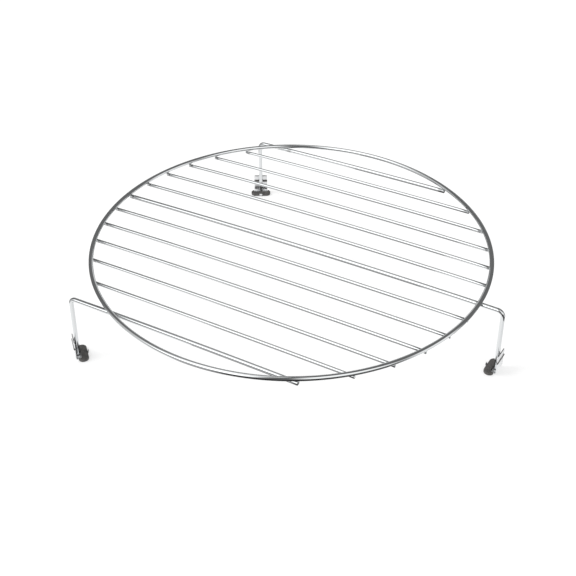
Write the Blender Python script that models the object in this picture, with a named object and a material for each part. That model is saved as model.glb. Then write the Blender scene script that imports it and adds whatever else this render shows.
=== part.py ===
"""Round wire rack for a microwave oven, on three legs with rubber feet.

A ring of thick wire lies on thirteen parallel wires and is welded to them. The first, the
middle and the last wire are as thick as the ring. They run out past it at one end and turn
down as legs. A folded steel clip is welded to the outer side of each leg, and its tongue
passes through a rubber pad, which stands on the floor.

Lengths are in metres. +X runs along the wires, +Z is up, and the origin is on the floor
under the middle of the box that the rack fills.
"""

import math

import bmesh
import bpy
from mathutils import Vector

# Ring and wires
RING_RADIUS = 0.145
RING_WIRE = 0.0032
RING_HEIGHT = 0.0554
CROSS_WIRE = 0.0025
LEG_WIRE = 0.0032
WIRE_COUNT = 13
OUTER_WIRE_INSET = 0.0190
WIRE_OVERHANG = 0.0004
CROWN_RADIUS = 6.0
WELD_GAP = 0.0003

# Legs
LEG_SPLAY = math.radians(2.5)
LEG_BEND_RADIUS = 0.0045
LEG_END_HEIGHT = 0.0020

# Foot clip
CLIP_THICKNESS = 0.0006
CLIP_WIDTH = 0.0116
CLIP_HEIGHT = 0.0168
CLIP_BEND_RADIUS = 0.0011
CLIP_CORNER = 0.0010
FLANGE_HEIGHT = 0.0008
FLANGE_GRIP = 0.0013
TONGUE_WIDTH = 0.0025
TONGUE_TIP_RISE = 0.0010
RIB_HEIGHT = 0.0098
RIB_SPAN = 0.0027
RIB_DEPTH = 0.0006

# Foot pad
PAD_LENGTH = 0.0171
PAD_INNER = 0.0068
PAD_OUTER = 0.0006
PAD_THICKNESS = 0.0023
PAD_CORNER = 0.0035
PAD_EDGE = 0.0004
FIT_GAP = 0.0003

# Fineness of the round shapes
RING_STEPS = 96
WIRE_ROUNDNESS = 4
CROWN_STEPS = 8
BEND_STEPS = 6
FOLD_STEPS = 4
EDGE_STEPS = 2
SMOOTH_ANGLE = math.radians(35)

# Sizes that follow from the ones above
MIDDLE_WIRE = (WIRE_COUNT + 1) // 2
WIRE_PITCH = (RING_RADIUS - OUTER_WIRE_INSET) / (MIDDLE_WIRE - 1)
CUT_RADIUS = RING_RADIUS + WIRE_OVERHANG
FLANGE_TOP = FLANGE_HEIGHT + CLIP_THICKNESS
CLIP_FACE = (LEG_WIRE / 2 + WELD_GAP) / math.cos(LEG_SPLAY)
NOTCH_FACE = -(LEG_WIRE / 2 + PAD_THICKNESS * math.tan(LEG_SPLAY) + FIT_GAP)

# Each leg's name, its wire, the end of that wire along X, how far outside the ring it turns
# down, and how far its foot is turned from pointing straight outward
LEGS = (
    ("right", MIDDLE_WIRE, 1, 0.0160, math.radians(-4.5)),
    ("back", 1, -1, 0.0150, math.radians(-9.0)),
    ("left", WIRE_COUNT, -1, 0.0177, math.radians(-3.0)),
)


def start_empty():
    """Remove every object that the file holds."""
    for thing in list(bpy.data.objects):
        bpy.data.objects.remove(thing, do_unlink=True)


def finish(name, colour, metallic, roughness):
    """A material of one colour."""
    material = bpy.data.materials.new(name)
    material.use_nodes = True
    shader = material.node_tree.nodes["Principled BSDF"]
    shader.inputs["Base Color"].default_value = (*colour, 1.0)
    shader.inputs["Metallic"].default_value = metallic
    shader.inputs["Roughness"].default_value = roughness
    return material


def empty(name, parent=None):
    """A frame that pieces are placed by."""
    thing = bpy.data.objects.new(name, None)
    bpy.context.collection.objects.link(thing)
    thing.parent = parent
    return thing


def piece(name, data, material, parent):
    """An object with its material, placed by its parent."""
    thing = bpy.data.objects.new(name, data)
    data.materials.append(material)
    bpy.context.collection.objects.link(thing)
    thing.parent = parent
    return thing


def tube(name, points, diameter, material, parent, closed=False):
    """A round wire along a line of points, with flat cut ends unless it is closed."""
    curve = bpy.data.curves.new(name, "CURVE")
    curve.dimensions = "3D"
    curve.bevel_depth = diameter / 2
    curve.bevel_resolution = WIRE_ROUNDNESS
    curve.use_fill_caps = not closed
    spline = curve.splines.new("POLY")
    spline.points.add(len(points) - 1)
    for control, point in zip(spline.points, points):
        control.co = (*point, 1.0)
    spline.use_cyclic_u = closed
    spline.use_smooth = True
    return piece(name, curve, material, parent)


def wire_offset(number):
    """Place of a wire along Y. Wire 1 is the back one."""
    return (MIDDLE_WIRE - number) * WIRE_PITCH


def half_chord(radius, offset):
    """Half the length that a circle cuts from a wire."""
    return math.sqrt(radius ** 2 - offset ** 2)


def wire_height(x, offset, diameter):
    """Height of a wire's centre at x: it touches the ring, and is slightly arched between."""
    at_ring = RING_HEIGHT - RING_WIRE / 2 - WELD_GAP - diameter / 2
    return at_ring + (half_chord(RING_RADIUS, offset) ** 2 - x ** 2) / (2 * CROWN_RADIUS)


def level_points(start, end, offset, diameter):
    """Points along the centre of a wire, from one x to another."""
    xs = [start + (end - start) * step / CROWN_STEPS for step in range(CROWN_STEPS + 1)]
    return [Vector((x, offset, wire_height(x, offset, diameter))) for x in xs]


def rounded_corner(before, corner, after, radius):
    """Points on the arc that rounds the corner between two straight runs."""
    into = (corner - before).normalized()
    out = (after - corner).normalized()
    turn = into.angle(out)
    side = (out - into * into.dot(out)).normalized()
    start = corner - into * radius * math.tan(turn / 2)
    centre = start + side * radius
    angles = [turn * step / BEND_STEPS for step in range(BEND_STEPS + 1)]
    return [centre + (into * math.sin(a) - side * math.cos(a)) * radius for a in angles]


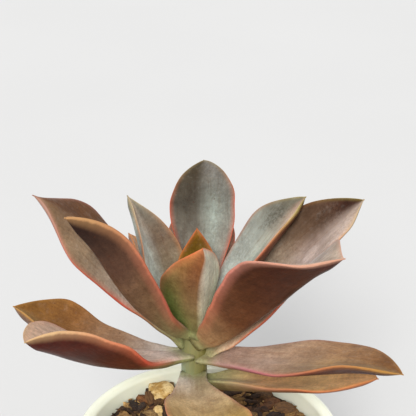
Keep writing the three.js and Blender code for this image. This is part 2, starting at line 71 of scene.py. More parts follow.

**Given task:** Print all the data exactly.

**The result:**
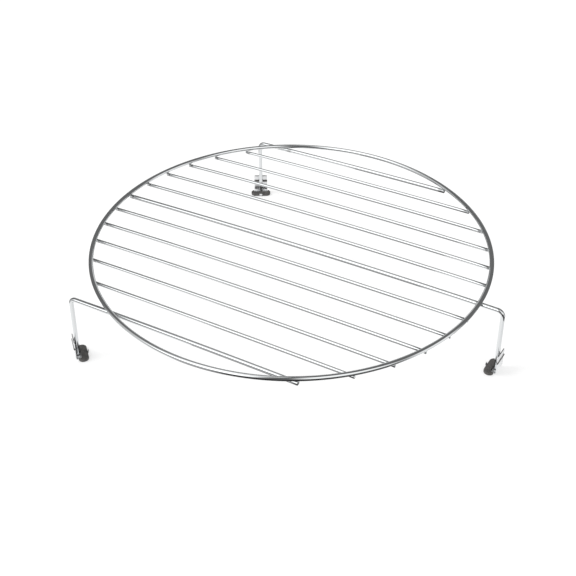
Write the Blender Python script that models the object in this picture, with a named object and a material for each part. That model is saved as model.glb. Then write the Blender scene script that imports it and adds whatever else this render shows.
=== part.py ===
"""Round wire rack for a microwave oven, on three legs with rubber feet.

A ring of thick wire lies on thirteen parallel wires and is welded to them. The first, the
middle and the last wire are as thick as the ring. They run out past it at one end and turn
down as legs. A folded steel clip is welded to the outer side of each leg, and its tongue
passes through a rubber pad, which stands on the floor.

Lengths are in metres. +X runs along the wires, +Z is up, and the origin is on the floor
under the middle of the box that the rack fills.
"""

import math

import bmesh
import bpy
from mathutils import Vector

# Ring and wires
RING_RADIUS = 0.145
RING_WIRE = 0.0032
RING_HEIGHT = 0.0554
CROSS_WIRE = 0.0025
LEG_WIRE = 0.0032
WIRE_COUNT = 13
OUTER_WIRE_INSET = 0.0190
WIRE_OVERHANG = 0.0004
CROWN_RADIUS = 6.0
WELD_GAP = 0.0003

# Legs
LEG_SPLAY = math.radians(2.5)
LEG_BEND_RADIUS = 0.0045
LEG_END_HEIGHT = 0.0020

# Foot clip
CLIP_THICKNESS = 0.0006
CLIP_WIDTH = 0.0116
CLIP_HEIGHT = 0.0168
CLIP_BEND_RADIUS = 0.0011
CLIP_CORNER = 0.0010
FLANGE_HEIGHT = 0.0008
FLANGE_GRIP = 0.0013
TONGUE_WIDTH = 0.0025
TONGUE_TIP_RISE = 0.0010
RIB_HEIGHT = 0.0098
RIB_SPAN = 0.0027
RIB_DEPTH = 0.0006

# Foot pad
PAD_LENGTH = 0.0171
PAD_INNER = 0.0068
PAD_OUTER = 0.0006
PAD_THICKNESS = 0.0023
PAD_CORNER = 0.0035
PAD_EDGE = 0.0004
FIT_GAP = 0.0003

# Fineness of the round shapes
RING_STEPS = 96
WIRE_ROUNDNESS = 4
CROWN_STEPS = 8
BEND_STEPS = 6
FOLD_STEPS = 4
EDGE_STEPS = 2
SMOOTH_ANGLE = math.radians(35)

# Sizes that follow from the ones above
MIDDLE_WIRE = (WIRE_COUNT + 1) // 2
WIRE_PITCH = (RING_RADIUS - OUTER_WIRE_INSET) / (MIDDLE_WIRE - 1)
CUT_RADIUS = RING_RADIUS + WIRE_OVERHANG
FLANGE_TOP = FLANGE_HEIGHT + CLIP_THICKNESS
CLIP_FACE = (LEG_WIRE / 2 + WELD_GAP) / math.cos(LEG_SPLAY)
NOTCH_FACE = -(LEG_WIRE / 2 + PAD_THICKNESS * math.tan(LEG_SPLAY) + FIT_GAP)

# Each leg's name, its wire, the end of that wire along X, how far outside the ring it turns
# down, and how far its foot is turned from pointing straight outward
LEGS = (
    ("right", MIDDLE_WIRE, 1, 0.0160, math.radians(-4.5)),
    ("back", 1, -1, 0.0150, math.radians(-9.0)),
    ("left", WIRE_COUNT, -1, 0.0177, math.radians(-3.0)),
)


def start_empty():
    """Remove every object that the file holds."""
    for thing in list(bpy.data.objects):
        bpy.data.objects.remove(thing, do_unlink=True)


def finish(name, colour, metallic, roughness):
    """A material of one colour."""
    material = bpy.data.materials.new(name)
    material.use_nodes = True
    shader = material.node_tree.nodes["Principled BSDF"]
    shader.inputs["Base Color"].default_value = (*colour, 1.0)
    shader.inputs["Metallic"].default_value = metallic
    shader.inputs["Roughness"].default_value = roughness
    return material


def empty(name, parent=None):
    """A frame that pieces are placed by."""
    thing = bpy.data.objects.new(name, None)
    bpy.context.collection.objects.link(thing)
    thing.parent = parent
    return thing


def piece(name, data, material, parent):
    """An object with its material, placed by its parent."""
    thing = bpy.data.objects.new(name, data)
    data.materials.append(material)
    bpy.context.collection.objects.link(thing)
    thing.parent = parent
    return thing


def tube(name, points, diameter, material, parent, closed=False):
    """A round wire along a line of points, with flat cut ends unless it is closed."""
    curve = bpy.data.curves.new(name, "CURVE")
    curve.dimensions = "3D"
    curve.bevel_depth = diameter / 2
    curve.bevel_resolution = WIRE_ROUNDNESS
    curve.use_fill_caps = not closed
    spline = curve.splines.new("POLY")
    spline.points.add(len(points) - 1)
    for control, point in zip(spline.points, points):
        control.co = (*point, 1.0)
    spline.use_cyclic_u = closed
    spline.use_smooth = True
    return piece(name, curve, material, parent)


def wire_offset(number):
    """Place of a wire along Y. Wire 1 is the back one."""
    return (MIDDLE_WIRE - number) * WIRE_PITCH


def half_chord(radius, offset):
    """Half the length that a circle cuts from a wire."""
    return math.sqrt(radius ** 2 - offset ** 2)


def wire_height(x, offset, diameter):
    """Height of a wire's centre at x: it touches the ring, and is slightly arched between."""
    at_ring = RING_HEIGHT - RING_WIRE / 2 - WELD_GAP - diameter / 2
    return at_ring + (half_chord(RING_RADIUS, offset) ** 2 - x ** 2) / (2 * CROWN_RADIUS)


def level_points(start, end, offset, diameter):
    """Points along the centre of a wire, from one x to another."""
    xs = [start + (end - start) * step / CROWN_STEPS for step in range(CROWN_STEPS + 1)]
    return [Vector((x, offset, wire_height(x, offset, diameter))) for x in xs]


def rounded_corner(before, corner, after, radius):
    """Points on the arc that rounds the corner between two straight runs."""
    into = (corner - before).normalized()
    out = (after - corner).normalized()
    turn = into.angle(out)
    side = (out - into * into.dot(out)).normalized()
    start = corner - into * radius * math.tan(turn / 2)
    centre = start + side * radius
    angles = [turn * step / BEND_STEPS for step in range(BEND_STEPS + 1)]
    return [centre + (into * math.sin(a) - side * math.cos(a)) * radius for a in angles]


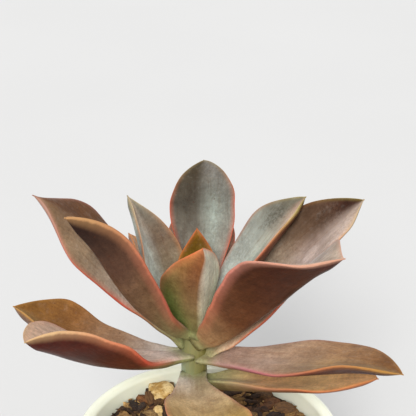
Keep writing the three.js and Blender code for this image. This is part 2, starting at line 71 of scene.py. More parts follow.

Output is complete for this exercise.